A State Department spokesman insists that there has been little public criticism of the bases among opposition leaders. He says the bases are adequately protected, in the sense that they are Philippine bases that contain American facilities and that Filipinos have responsibility for their security.

In the meantime, the US and international financial institutions such as the International Monetary Fund are increasingly inclined to get promises and signs of reform before giving more help.

Although Eva Kalaw, who was first elected to the Philippine Senate in 1965, when it was a bicameral body, terms this the equivalent of ''bribing a country, '' she still says she favors it if it brings change.

Kalaw says US officials asked her during her visit what more the US should be doing. She suggested Washington should do what it can to encourage establishment of a freer press.

When newspaper circulation increases, it grows more restricted, she says. And analysts here say curbs on television coverage are particularly tight.

She also urged that some ''overstaying'' senior military officers loyal to Marcos be encouraged to retire.
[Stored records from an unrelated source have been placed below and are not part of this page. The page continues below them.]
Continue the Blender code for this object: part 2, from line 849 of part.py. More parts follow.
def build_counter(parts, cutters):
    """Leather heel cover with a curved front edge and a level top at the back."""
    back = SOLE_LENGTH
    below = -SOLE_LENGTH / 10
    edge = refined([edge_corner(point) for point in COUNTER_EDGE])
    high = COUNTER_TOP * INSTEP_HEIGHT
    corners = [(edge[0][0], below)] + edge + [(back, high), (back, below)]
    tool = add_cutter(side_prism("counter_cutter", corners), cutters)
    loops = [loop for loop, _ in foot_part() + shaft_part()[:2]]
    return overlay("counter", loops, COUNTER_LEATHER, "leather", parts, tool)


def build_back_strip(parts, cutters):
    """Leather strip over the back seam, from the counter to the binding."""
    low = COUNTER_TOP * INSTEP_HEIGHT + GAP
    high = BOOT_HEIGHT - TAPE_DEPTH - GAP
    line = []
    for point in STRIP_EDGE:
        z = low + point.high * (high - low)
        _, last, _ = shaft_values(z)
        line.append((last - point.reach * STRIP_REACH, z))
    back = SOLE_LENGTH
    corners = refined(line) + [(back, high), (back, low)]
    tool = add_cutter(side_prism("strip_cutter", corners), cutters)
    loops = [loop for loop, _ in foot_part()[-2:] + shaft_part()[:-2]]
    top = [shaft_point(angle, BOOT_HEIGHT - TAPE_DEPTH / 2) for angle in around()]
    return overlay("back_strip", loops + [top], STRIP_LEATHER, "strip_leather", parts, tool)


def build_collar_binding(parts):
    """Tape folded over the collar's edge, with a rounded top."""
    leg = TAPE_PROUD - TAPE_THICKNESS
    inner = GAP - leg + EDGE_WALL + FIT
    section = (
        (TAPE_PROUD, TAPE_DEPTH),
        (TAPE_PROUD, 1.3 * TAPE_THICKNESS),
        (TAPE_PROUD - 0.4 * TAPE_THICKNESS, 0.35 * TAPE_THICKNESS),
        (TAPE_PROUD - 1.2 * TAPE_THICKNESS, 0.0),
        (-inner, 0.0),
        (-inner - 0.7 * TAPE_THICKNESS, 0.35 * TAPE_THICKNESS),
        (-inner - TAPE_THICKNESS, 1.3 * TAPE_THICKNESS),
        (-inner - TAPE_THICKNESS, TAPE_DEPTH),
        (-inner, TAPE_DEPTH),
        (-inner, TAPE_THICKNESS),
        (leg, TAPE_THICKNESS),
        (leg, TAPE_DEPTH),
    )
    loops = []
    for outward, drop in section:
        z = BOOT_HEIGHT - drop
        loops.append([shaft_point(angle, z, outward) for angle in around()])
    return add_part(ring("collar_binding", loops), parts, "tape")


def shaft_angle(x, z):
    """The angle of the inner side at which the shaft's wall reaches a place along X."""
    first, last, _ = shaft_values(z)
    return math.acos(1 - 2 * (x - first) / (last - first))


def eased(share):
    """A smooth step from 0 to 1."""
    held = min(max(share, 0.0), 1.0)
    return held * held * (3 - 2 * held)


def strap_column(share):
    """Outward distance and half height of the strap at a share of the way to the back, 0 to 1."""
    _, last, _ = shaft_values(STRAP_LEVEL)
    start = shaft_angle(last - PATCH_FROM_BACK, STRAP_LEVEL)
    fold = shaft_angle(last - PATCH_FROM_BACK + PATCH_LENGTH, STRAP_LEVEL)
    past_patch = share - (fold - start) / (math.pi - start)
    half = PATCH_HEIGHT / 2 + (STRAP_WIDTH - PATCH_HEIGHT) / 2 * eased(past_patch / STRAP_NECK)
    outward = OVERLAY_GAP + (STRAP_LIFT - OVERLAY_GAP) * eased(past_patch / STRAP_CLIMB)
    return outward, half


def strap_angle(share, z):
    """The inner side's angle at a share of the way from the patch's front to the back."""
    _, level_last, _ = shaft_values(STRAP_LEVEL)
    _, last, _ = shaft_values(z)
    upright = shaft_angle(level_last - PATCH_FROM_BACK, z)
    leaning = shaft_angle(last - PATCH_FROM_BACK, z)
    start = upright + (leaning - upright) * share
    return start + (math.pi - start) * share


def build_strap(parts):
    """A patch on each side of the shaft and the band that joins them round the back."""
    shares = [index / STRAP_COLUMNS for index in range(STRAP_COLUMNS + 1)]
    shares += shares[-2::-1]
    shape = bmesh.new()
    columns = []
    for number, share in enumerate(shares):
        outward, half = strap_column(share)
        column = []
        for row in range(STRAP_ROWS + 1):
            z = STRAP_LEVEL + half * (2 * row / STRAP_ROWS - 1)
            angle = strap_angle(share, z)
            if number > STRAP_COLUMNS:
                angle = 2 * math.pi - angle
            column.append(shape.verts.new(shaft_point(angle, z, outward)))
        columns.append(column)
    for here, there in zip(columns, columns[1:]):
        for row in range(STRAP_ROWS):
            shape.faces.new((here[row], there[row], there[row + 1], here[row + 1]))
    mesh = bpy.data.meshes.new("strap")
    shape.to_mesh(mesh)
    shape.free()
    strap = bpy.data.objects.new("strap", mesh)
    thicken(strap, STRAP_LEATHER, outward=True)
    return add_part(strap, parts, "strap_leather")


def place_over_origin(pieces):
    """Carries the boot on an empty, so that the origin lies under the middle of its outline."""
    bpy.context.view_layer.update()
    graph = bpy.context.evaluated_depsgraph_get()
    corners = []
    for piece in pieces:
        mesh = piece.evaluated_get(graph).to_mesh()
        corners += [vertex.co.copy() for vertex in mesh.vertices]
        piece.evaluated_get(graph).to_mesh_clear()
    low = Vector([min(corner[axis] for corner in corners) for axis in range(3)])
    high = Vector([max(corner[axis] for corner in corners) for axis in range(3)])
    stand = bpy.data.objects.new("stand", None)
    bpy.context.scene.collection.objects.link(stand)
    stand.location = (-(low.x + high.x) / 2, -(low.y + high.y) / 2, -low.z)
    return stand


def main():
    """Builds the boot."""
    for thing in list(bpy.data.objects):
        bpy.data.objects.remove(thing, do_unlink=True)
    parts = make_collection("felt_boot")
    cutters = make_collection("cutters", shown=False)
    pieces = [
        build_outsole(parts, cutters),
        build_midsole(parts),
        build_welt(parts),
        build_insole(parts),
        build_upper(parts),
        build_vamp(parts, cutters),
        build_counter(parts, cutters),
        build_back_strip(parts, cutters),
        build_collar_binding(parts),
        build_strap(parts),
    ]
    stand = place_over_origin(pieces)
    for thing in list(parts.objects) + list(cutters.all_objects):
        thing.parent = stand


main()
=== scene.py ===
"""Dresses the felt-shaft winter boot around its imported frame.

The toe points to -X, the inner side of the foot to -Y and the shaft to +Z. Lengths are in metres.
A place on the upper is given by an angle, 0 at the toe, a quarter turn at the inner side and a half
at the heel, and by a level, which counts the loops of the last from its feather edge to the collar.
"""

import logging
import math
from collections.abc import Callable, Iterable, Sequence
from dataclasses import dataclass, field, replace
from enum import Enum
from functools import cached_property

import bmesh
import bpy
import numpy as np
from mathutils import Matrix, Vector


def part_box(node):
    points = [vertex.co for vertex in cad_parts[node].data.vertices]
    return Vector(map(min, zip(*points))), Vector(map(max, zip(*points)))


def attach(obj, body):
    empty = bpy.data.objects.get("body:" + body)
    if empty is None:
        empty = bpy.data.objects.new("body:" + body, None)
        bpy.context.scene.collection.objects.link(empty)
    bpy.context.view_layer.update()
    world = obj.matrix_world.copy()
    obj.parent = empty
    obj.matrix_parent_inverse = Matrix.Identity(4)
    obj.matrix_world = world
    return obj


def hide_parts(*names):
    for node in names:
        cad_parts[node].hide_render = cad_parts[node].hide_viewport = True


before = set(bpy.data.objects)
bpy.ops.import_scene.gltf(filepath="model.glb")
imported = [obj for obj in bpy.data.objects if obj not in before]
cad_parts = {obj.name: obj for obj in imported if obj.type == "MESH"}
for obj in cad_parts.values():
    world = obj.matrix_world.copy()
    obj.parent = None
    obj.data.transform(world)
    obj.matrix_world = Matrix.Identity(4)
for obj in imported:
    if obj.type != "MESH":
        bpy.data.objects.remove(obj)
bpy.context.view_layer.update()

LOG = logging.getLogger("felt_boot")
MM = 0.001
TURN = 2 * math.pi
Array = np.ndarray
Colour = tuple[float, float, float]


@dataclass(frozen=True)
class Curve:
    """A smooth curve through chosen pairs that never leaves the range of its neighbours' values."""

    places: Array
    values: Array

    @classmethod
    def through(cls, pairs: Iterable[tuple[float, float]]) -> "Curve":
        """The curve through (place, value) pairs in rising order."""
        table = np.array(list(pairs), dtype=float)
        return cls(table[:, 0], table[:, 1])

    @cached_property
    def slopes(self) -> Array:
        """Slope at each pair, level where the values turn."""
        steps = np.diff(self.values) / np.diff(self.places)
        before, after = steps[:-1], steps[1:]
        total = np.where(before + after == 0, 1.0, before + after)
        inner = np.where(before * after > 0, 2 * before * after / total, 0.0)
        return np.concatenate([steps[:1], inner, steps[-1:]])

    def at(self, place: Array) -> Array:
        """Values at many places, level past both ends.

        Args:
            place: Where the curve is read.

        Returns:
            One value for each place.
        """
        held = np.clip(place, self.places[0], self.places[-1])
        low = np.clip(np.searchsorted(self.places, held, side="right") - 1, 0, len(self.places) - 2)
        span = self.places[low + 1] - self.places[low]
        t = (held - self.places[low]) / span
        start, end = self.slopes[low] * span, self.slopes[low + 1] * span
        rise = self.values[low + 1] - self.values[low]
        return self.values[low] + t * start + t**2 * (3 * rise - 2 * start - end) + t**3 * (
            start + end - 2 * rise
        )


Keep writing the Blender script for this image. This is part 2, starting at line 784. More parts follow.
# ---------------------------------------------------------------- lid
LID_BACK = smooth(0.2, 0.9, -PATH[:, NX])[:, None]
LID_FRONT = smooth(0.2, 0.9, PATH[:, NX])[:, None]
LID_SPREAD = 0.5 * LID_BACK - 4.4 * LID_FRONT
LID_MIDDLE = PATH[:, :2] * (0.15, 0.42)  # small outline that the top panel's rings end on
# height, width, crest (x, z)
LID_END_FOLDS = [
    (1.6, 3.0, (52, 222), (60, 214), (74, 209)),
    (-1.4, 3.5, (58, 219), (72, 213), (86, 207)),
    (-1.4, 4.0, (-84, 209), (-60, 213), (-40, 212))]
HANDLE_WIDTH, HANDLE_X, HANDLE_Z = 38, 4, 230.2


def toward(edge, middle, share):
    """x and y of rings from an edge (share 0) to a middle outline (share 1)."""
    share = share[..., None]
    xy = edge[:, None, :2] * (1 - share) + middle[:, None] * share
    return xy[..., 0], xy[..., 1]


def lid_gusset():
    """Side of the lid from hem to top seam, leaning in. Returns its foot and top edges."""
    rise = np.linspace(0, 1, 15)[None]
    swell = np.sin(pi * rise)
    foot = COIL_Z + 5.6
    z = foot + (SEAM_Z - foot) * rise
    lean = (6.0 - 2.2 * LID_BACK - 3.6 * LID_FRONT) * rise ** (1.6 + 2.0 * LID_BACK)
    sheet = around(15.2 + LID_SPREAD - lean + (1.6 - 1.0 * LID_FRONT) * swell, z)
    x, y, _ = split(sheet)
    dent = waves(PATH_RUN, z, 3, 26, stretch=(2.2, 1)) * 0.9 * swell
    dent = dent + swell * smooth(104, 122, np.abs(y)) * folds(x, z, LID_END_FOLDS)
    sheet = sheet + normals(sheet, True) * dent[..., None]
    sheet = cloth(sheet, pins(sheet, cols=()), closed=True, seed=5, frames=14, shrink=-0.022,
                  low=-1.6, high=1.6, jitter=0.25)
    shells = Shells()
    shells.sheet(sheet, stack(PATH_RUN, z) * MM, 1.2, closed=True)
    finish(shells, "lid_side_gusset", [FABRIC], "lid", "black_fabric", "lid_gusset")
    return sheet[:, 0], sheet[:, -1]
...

The armed forces are widely viewed by Filipinos as top-heavy with older officers more interested in maintaining the Marcos regime than in defending the country.

Some loyalists of General Fabian Ver recently have had their commissions extended beyond retirement. Younger officers, whose promotion opportunities are limited, are considered generally more professional and more interested in maintaining the Constitution.

''We want to see the military establishment of the Philippines become a more professional organization, able to discipline itself and do its job,'' says a State Department official.

Some analysts caution that the US should not become so absorbed in the intricacies of the political transition in Manila that it loses sight of that nation's increasing economic and social problems, that play a role in the appeal of the New People's Army.

''We need to keep our eyes on the long-range problems - they're going to be there long after Marcos,'' Dr. Stanley insists.